Geographic concentration increases. Texas, Florida, Ohio, and other large accessible states gain importance as California and New York exit. Marketing spending concentrates in remaining territories. Players in accessible states see more aggressive customer acquisition efforts as operators compete for share of reduced total market.
Quality differentiation matters more. When markets contract, players choose carefully. Platforms with superior game selection, reliable withdrawals, and genuine player value retain users; those competing purely on bonus size without substance lose them. Operational excellence becomes competitive advantage rather than optional enhancement.

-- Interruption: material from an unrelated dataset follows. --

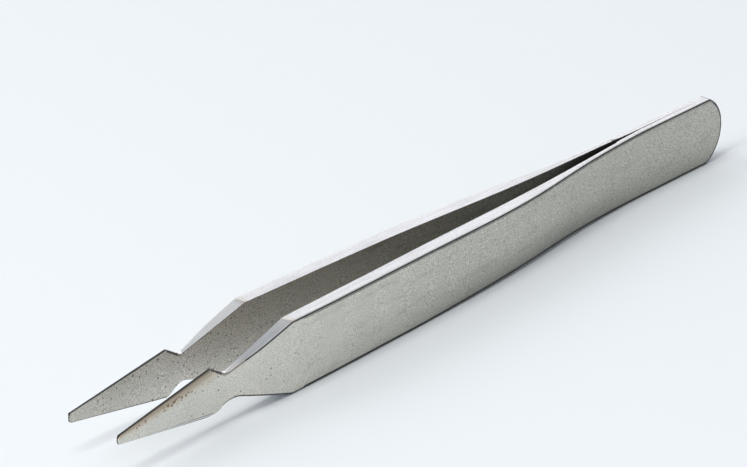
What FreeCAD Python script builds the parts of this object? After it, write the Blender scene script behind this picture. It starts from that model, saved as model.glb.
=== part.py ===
import FreeCAD, Part
import os

os.makedirs("parts", exist_ok=True)

# Spring tweezers for lifting wet decals: two mirrored steel arms, welded face to face
# at the tail and sprung apart at the tips, each ending in a thin pointed spade.
# The tool lies on its long edges. X runs from the tips (-) to the tail (+), Y across the
# gap, Z up, and the origin is under the middle of the tool, in the plane it rests on.
# Places along an arm are measured from the tips, or forward from the tail where their
# name says so, gaps from the middle plane between the arms, and half widths from the
# arm's own centre line.

# Whole tool
length = 120.0
strip_width = 9.66

# Spade, the thin pointed front of each arm
tip_half_width = 0.58
tip_corner_radius = 0.45
spade_length = 15.6
spade_half_width = 3.12
spade_corner_radius = 0.8

# Neck, where the outline draws in behind the spade
neck_at = 17.8
neck_half_width = 1.7
neck_radius = 1.6

# Handle outline, from the shoulder over a shallow waist to the rounded tail
shoulder_at = 28.5
shoulder_radius = 0.9
waist_front_from_tail = 70.0
waist_middle_from_tail = 41.0
waist_back_from_tail = 15.0
waist_half_width = 4.47
tail_arc_rise = 3.1
tail_corner_radius = 0.6

# Places along the arm where its gap and thickness are set
ramp_end_at = 22.4
grip_at = 45.0
grip_back_from_tail = 53.0
spring_from_tail = 40.0
thin_from_tail = 30.0
root_from_tail = 22.0
weld_length = 16.0

# Half of the gap between the arms
tip_gap = 3.81
spade_back_gap = 3.37
ramp_end_gap = 3.13
shoulder_gap = 2.92
grip_gap = 2.48
grip_back_gap = 1.62
spring_gap = 1.03
thin_gap = 0.6
root_gap = 0.24

# Thickness of the arm: ground thin at the spade, full in the grip, thinned over the
# spring so that the arm flexes there, then even where the arms are welded
tip_thickness = 0.48
spade_back_thickness = 0.6
ramp_end_thickness = 1.42
shoulder_thickness = 1.84
grip_thickness = 1.98
grip_back_thickness = 2.1
spring_thickness = 1.68
thin_thickness = 0.95
root_thickness = 0.8
weld_thickness = 0.88

# Rounding of the outer face's edge
outer_edge_radius = 0.25

half_strip = strip_width / 2


def at(x, y, z):
    """Point at a place behind the tips, off the middle plane and off the centre line."""
    return FreeCAD.Vector(x - length / 2, y, z + half_strip)


def curve_through(points, start, end):
    """Smooth edge through the points, leaving and arriving in the given directions."""
    curve = Part.BSplineCurve()
    curve.interpolate(Points=points, InitialTangent=start, FinalTangent=end)
    return curve.toShape()


def direction(a, b):
    step = b - a
    return step.normalize()


def plan_solid():
    """Arm in plan, between its inner and outer faces, as tall as the strip."""
    grip_back_at = length - grip_back_from_tail
    spring_at = length - spring_from_tail
    thin_at = length - thin_from_tail
    root_at = length - root_from_tail
    weld_at = length - weld_length
    inner = [
        at(0, tip_gap, -half_strip),
        at(spade_length, spade_back_gap, -half_strip),
        at(shoulder_at, shoulder_gap, -half_strip),
        at(grip_at, grip_gap, -half_strip),
        at(grip_back_at, grip_back_gap, -half_strip),
        at(spring_at, spring_gap, -half_strip),
        at(thin_at, thin_gap, -half_strip),
        at(root_at, root_gap, -half_strip),
        at(weld_at, 0, -half_strip),
    ]
    outer = [
        at(spade_length, spade_back_gap + spade_back_thickness, -half_strip),
        at(ramp_end_at, ramp_end_gap + ramp_end_thickness, -half_strip),
        at(shoulder_at, shoulder_gap + shoulder_thickness, -half_strip),
        at(grip_at, grip_gap + grip_thickness, -half_strip),
        at(grip_back_at, grip_back_gap + grip_back_thickness, -half_strip),
        at(spring_at, spring_gap + spring_thickness, -half_strip),
        at(thin_at, thin_gap + thin_thickness, -half_strip),
        at(root_at, root_gap + root_thickness, -half_strip),
        at(weld_at, weld_thickness, -half_strip),
    ]
    tip_outer = at(0, tip_gap + tip_thickness, -half_strip)
    tail_inner = at(length, 0, -half_strip)
    tail_outer = at(length, weld_thickness, -half_strip)
    inner_edge = curve_through(
        inner, direction(inner[0], inner[1]), direction(inner[-2], inner[-1])
    )
    outer_edge = curve_through(
        outer, direction(tip_outer, outer[0]), direction(outer[-1], tail_outer)
    )
    outline = Part.Wire(
        [
            Part.makeLine(tip_outer, outer[0]),
            outer_edge,
            Part.makeLine(outer[-1], tail_outer),
            Part.makeLine(tail_outer, tail_inner),
            Part.makeLine(tail_inner, inner[-1]),
            inner_edge,
            Part.makeLine(inner[0], tip_outer),
        ]
    )
    return Part.Face(outline).extrude(FreeCAD.Vector(0, 0, strip_width))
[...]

Innovation continues despite contraction. Surviving platforms invest in differentiation—new game formats, improved technology, enhanced player experiences. Contraction doesn’t eliminate innovation; it concentrates innovation among survivors with resources to invest.
An Industry in Transition
The sweepstakes casino industry of 2026 differs fundamentally from its pre-2025 predecessor. Growth gave way to contraction; expansion gave way to consolidation; tolerance gave way to regulation. The transformation feels jarring after years of seemingly unlimited expansion.
Perspective helps. A $3.6 billion industry remains substantial. Millions of players retain access in dozens of states. Quality platforms continue operating profitably. The industry contracted from exceptional to merely large—not from viable to nonexistent. Players in accessible states still enjoy comprehensive sweepstakes casino options.
For players, the transition counsels adaptability. Preferred platforms might exit or change. Regulatory status might shift. Flexibility and diversification protect against dependence on any single operator or assumption about continued access.
What emerges from this transition will shape sweepstakes gaming for years ahead. Survivors will be those who adapted to regulatory reality, invested in quality over growth, and maintained player trust through difficult transitions. The era of easy growth ended; the era of earned survival began.